Michel Bechara

Long ago, the epicenter of sin in the Twin Cities was located along Interstate 494 in the south metro, a forgotten land called the "Bloomington Strip." It was the early 1970s, when a twentysomething immigrant from Lebanon started slinging drinks for the legendary Purple People Eaters at the Left Guard, a joint near the old Met Stadium. "I knew everybody: Kramer, Tarkenton, Chuck Foreman, Rickey Young, Mark Mullaney," Michel Bechara recalls, rattling off the names as if going through his little black book. "The first one I met was Ed Marinaro, before he leave to make movies." Times change, of course, but Bechara, now 52, is still slinging drinks—at the Bonfire on Grand Avenue in St.
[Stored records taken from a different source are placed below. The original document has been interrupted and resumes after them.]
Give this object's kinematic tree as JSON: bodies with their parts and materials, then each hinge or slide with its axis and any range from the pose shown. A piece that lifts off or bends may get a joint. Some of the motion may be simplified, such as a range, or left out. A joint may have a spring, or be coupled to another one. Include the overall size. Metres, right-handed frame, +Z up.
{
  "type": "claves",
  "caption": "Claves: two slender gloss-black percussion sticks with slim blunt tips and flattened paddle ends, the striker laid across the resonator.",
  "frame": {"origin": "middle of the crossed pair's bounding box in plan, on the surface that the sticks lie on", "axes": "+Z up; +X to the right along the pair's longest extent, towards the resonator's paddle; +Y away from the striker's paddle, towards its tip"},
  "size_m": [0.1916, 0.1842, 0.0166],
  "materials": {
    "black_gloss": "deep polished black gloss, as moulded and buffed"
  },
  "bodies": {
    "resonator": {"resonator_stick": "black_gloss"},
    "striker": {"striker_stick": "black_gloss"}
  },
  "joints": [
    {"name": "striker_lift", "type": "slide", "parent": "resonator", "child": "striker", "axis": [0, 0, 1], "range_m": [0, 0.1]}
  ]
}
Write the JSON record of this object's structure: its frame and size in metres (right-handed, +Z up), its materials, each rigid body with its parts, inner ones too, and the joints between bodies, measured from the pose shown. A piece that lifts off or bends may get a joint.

Paul six days a week, and five nights at Runyon's in downtown Minneapolis. "In between shifts, I sleep on Hennepin Avenue," Bechara jokes. "Or at A Déjà Vu." How Bechara got to either place is a slightly longer story. He came to Minnesota in 1973 because his sister started a restaurant in Nordeast. Within weeks, he was working at the Left Guard, then moved to the bar at the Embassy Suites near the airport. By 1990, Bechara had returned to Lebanon to be with his wife and three daughters. In 2003, he came back to the States, and within weeks was working at the Bonfire, owned by a former co-worker. "I want to get my kids to go to school here," Bechara says. "Now that I'm here, they won't come. So I'm supplying their school in Lebanon." He shrugs: "Eh? Kids. What can you do?" Bechara, whose internationalism puts a new twist on the "Coach"-from-Cheers cliché, always wears a silk tie, a white apron, and his sleeves rolled to three-quarters length. Chattiness is his trait, but efficiency and service trump any pretenses of style. And he offers the kind of malapropisms that hint he might only be playing dumb: "Only in America," he often says, shaking his head. "Good to have me back."